▶ **Aim**
Output only the lines running from the line bearing "make_cord()" through the line bearing "from mathutils.kdtree import KDTree", character for character.

::::::::::

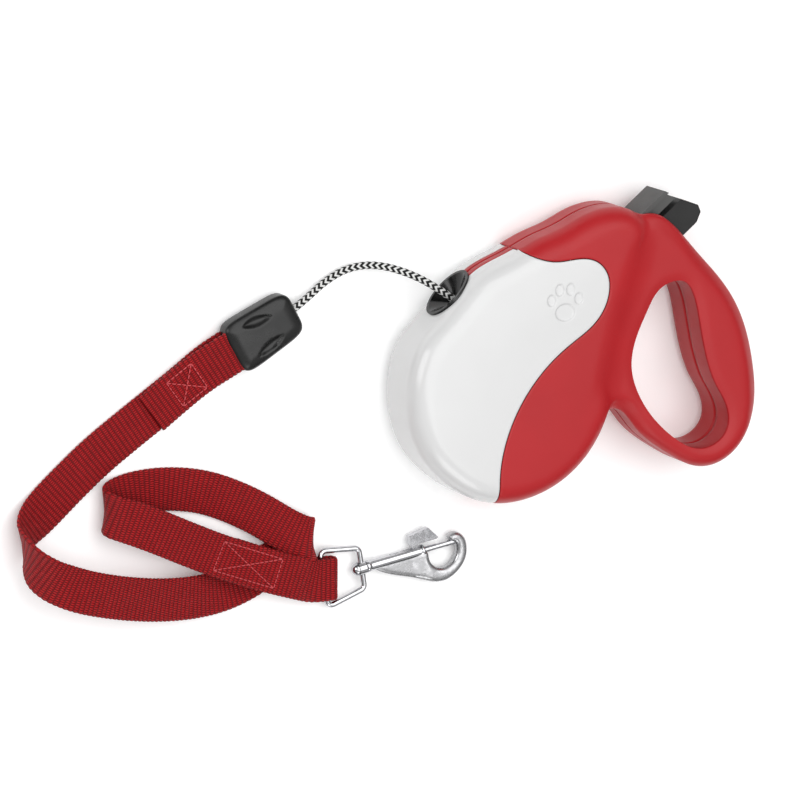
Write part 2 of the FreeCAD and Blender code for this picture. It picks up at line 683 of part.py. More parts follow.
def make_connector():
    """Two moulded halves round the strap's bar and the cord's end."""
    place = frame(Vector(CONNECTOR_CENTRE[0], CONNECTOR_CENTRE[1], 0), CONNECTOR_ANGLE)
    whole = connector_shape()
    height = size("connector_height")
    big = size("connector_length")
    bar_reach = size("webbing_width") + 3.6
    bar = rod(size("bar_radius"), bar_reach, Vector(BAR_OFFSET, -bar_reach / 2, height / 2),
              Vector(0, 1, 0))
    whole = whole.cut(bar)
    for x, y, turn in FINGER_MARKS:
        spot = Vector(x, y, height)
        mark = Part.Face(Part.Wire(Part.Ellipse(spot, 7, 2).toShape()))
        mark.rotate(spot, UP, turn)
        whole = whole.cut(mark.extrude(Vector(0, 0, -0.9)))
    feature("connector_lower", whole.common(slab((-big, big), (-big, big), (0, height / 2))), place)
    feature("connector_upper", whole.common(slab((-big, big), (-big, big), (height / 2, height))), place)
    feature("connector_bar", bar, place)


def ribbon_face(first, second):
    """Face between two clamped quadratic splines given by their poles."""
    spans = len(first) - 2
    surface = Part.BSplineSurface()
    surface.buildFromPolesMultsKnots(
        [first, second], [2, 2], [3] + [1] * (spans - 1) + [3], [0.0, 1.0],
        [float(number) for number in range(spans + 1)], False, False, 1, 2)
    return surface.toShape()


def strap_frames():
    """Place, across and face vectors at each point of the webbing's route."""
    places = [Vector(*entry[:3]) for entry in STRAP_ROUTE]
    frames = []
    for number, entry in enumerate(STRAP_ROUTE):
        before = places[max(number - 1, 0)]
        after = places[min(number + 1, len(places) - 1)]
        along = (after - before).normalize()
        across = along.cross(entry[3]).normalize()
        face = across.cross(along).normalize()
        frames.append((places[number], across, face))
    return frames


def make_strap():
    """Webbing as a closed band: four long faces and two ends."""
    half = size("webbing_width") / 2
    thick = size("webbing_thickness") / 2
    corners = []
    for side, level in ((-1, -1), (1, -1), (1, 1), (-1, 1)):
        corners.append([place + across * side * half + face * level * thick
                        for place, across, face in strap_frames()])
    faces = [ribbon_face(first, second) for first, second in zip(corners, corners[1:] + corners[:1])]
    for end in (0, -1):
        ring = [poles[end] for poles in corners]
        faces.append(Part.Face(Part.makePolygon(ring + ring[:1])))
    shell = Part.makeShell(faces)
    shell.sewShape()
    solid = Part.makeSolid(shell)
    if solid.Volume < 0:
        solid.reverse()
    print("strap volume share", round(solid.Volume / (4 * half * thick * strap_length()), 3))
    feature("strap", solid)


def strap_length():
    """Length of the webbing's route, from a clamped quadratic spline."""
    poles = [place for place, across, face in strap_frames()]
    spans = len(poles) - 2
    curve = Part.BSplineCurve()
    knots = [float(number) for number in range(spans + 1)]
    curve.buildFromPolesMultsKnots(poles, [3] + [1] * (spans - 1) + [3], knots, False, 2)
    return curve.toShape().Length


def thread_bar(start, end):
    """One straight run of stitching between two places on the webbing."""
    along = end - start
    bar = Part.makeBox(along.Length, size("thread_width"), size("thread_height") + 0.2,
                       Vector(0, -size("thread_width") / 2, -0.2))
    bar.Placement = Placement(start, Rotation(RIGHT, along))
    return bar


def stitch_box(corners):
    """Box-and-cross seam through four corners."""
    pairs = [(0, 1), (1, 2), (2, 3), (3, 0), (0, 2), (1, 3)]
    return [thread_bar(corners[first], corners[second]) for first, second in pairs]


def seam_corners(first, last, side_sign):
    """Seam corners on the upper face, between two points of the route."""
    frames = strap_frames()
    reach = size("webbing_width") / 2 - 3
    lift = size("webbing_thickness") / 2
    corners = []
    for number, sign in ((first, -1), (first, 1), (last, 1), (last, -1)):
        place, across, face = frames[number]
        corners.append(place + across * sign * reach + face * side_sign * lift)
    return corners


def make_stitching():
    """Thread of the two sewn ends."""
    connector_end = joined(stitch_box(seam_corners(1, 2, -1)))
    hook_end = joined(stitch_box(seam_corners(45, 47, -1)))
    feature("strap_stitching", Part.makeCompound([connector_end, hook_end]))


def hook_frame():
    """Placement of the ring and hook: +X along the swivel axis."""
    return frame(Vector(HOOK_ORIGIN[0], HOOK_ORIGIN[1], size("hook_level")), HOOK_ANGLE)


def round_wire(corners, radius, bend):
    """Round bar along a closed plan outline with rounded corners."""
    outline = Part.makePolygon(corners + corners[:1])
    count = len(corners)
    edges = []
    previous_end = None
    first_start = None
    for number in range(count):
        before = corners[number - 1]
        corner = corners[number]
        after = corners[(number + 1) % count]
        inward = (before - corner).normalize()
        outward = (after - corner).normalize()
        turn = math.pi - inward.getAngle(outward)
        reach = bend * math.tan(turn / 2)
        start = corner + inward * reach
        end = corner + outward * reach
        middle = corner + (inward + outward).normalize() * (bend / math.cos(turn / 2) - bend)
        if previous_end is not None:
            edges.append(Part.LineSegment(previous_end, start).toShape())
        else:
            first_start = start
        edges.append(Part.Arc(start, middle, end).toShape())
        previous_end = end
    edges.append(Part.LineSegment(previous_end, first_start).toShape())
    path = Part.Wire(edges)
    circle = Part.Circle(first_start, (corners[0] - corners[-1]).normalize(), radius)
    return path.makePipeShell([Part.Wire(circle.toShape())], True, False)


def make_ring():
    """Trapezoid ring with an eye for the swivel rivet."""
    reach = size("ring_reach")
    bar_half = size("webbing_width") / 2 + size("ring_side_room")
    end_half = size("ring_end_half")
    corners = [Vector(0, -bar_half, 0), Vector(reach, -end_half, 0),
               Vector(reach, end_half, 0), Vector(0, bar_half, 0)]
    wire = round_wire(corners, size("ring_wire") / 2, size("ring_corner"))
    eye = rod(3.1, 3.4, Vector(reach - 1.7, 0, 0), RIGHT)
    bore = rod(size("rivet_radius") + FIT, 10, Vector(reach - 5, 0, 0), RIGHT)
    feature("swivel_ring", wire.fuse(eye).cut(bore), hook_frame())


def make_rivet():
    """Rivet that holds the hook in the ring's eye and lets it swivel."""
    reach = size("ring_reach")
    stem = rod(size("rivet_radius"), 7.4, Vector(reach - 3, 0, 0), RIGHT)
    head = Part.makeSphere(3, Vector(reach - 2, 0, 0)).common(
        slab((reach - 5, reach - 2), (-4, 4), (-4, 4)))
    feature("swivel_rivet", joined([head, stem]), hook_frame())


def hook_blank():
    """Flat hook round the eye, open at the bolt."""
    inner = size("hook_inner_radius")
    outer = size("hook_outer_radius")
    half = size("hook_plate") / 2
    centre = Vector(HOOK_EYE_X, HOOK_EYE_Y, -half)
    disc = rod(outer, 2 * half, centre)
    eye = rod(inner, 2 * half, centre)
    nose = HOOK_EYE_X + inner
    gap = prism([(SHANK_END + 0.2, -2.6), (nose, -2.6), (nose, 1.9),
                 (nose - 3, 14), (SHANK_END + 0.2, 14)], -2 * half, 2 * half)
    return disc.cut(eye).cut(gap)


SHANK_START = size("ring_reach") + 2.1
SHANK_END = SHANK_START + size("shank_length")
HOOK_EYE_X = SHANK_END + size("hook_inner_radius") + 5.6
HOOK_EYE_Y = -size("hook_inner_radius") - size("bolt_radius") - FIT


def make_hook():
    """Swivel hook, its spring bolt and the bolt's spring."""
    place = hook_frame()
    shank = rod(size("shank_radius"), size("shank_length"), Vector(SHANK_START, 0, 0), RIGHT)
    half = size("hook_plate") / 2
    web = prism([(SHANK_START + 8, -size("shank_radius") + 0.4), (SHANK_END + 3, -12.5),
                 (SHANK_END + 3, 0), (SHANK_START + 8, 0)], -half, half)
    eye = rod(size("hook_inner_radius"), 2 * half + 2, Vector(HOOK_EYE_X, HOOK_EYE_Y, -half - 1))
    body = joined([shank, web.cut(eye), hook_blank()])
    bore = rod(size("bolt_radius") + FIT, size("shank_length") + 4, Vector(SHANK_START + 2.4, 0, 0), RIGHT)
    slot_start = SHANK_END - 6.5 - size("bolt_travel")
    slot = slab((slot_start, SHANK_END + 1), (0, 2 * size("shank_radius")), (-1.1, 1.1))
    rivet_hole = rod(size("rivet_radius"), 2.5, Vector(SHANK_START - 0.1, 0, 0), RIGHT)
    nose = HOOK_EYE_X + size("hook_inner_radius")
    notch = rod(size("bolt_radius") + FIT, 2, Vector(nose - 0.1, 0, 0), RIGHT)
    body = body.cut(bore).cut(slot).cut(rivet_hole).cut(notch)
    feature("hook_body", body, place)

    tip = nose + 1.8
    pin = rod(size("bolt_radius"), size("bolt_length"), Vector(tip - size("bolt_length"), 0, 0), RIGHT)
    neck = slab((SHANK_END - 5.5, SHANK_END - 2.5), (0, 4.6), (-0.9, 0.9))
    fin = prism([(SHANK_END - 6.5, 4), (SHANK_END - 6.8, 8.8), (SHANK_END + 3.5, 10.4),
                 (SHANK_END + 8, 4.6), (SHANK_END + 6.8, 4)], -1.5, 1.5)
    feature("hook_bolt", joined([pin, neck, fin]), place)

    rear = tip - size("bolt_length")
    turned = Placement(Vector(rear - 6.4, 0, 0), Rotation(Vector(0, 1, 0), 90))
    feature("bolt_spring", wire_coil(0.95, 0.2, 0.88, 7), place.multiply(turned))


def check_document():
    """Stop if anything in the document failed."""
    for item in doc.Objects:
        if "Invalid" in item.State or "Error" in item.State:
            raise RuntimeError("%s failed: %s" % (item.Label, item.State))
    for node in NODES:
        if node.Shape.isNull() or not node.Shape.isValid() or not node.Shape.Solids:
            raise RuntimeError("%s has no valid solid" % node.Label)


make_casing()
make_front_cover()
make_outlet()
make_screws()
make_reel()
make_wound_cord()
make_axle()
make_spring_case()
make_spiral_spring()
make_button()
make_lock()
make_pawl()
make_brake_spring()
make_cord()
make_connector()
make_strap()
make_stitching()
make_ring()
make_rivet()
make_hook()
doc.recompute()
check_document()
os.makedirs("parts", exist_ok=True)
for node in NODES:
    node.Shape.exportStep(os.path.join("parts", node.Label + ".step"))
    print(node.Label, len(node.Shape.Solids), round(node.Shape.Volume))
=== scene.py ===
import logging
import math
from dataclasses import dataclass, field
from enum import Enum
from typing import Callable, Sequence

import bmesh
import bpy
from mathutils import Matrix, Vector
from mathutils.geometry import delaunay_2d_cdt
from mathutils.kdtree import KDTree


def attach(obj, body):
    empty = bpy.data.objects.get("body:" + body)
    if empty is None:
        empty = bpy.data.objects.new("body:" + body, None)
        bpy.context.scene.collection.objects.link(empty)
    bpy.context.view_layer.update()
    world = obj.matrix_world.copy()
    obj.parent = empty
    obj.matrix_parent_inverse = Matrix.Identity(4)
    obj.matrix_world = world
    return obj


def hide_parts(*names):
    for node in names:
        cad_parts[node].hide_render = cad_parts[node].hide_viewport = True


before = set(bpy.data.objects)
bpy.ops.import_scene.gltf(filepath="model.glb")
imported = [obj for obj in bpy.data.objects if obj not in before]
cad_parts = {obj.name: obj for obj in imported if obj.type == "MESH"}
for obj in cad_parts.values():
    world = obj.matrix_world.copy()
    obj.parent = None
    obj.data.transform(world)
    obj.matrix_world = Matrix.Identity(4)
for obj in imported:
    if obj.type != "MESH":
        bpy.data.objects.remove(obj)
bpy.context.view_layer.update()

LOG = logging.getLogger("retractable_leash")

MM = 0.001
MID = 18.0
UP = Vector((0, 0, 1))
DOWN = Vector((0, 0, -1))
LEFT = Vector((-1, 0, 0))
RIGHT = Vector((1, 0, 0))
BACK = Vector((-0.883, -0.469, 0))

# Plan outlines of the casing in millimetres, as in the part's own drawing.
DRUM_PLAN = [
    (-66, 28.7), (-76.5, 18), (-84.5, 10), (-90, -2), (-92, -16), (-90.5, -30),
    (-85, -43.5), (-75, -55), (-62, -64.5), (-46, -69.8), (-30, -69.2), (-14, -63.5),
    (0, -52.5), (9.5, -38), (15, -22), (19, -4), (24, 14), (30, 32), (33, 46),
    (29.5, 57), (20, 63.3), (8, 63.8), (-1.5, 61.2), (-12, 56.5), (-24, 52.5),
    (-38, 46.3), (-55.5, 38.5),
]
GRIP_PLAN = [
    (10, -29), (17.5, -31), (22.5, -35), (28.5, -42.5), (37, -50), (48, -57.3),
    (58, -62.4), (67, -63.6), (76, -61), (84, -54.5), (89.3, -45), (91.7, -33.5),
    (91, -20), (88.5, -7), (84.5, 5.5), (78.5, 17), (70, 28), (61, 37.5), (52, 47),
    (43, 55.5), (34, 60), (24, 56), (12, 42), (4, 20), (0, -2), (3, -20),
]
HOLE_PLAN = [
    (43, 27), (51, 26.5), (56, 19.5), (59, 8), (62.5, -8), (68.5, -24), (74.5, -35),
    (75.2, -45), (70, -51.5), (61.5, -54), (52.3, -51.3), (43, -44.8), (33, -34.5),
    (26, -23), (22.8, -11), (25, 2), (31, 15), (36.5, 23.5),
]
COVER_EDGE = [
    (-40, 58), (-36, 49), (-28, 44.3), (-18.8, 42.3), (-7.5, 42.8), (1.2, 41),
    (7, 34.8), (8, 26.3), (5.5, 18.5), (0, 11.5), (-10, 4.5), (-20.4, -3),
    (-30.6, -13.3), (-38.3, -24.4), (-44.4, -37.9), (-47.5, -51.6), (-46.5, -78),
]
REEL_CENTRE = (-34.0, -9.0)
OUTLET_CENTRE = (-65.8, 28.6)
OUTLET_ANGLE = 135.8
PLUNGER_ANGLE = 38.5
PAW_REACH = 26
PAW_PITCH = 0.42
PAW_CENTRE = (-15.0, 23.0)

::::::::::

▶ **Reply to the exercise**
make_cord()
make_connector()
make_strap()
make_stitching()
make_ring()
make_rivet()
make_hook()
doc.recompute()
check_document()
os.makedirs("parts", exist_ok=True)
for node in NODES:
    node.Shape.exportStep(os.path.join("parts", node.Label + ".step"))
    print(node.Label, len(node.Shape.Solids), round(node.Shape.Volume))
=== scene.py ===
import logging
import math
from dataclasses import dataclass, field
from enum import Enum
from typing import Callable, Sequence

import bmesh
import bpy
from mathutils import Matrix, Vector
from mathutils.geometry import delaunay_2d_cdt
from mathutils.kdtree import KDTree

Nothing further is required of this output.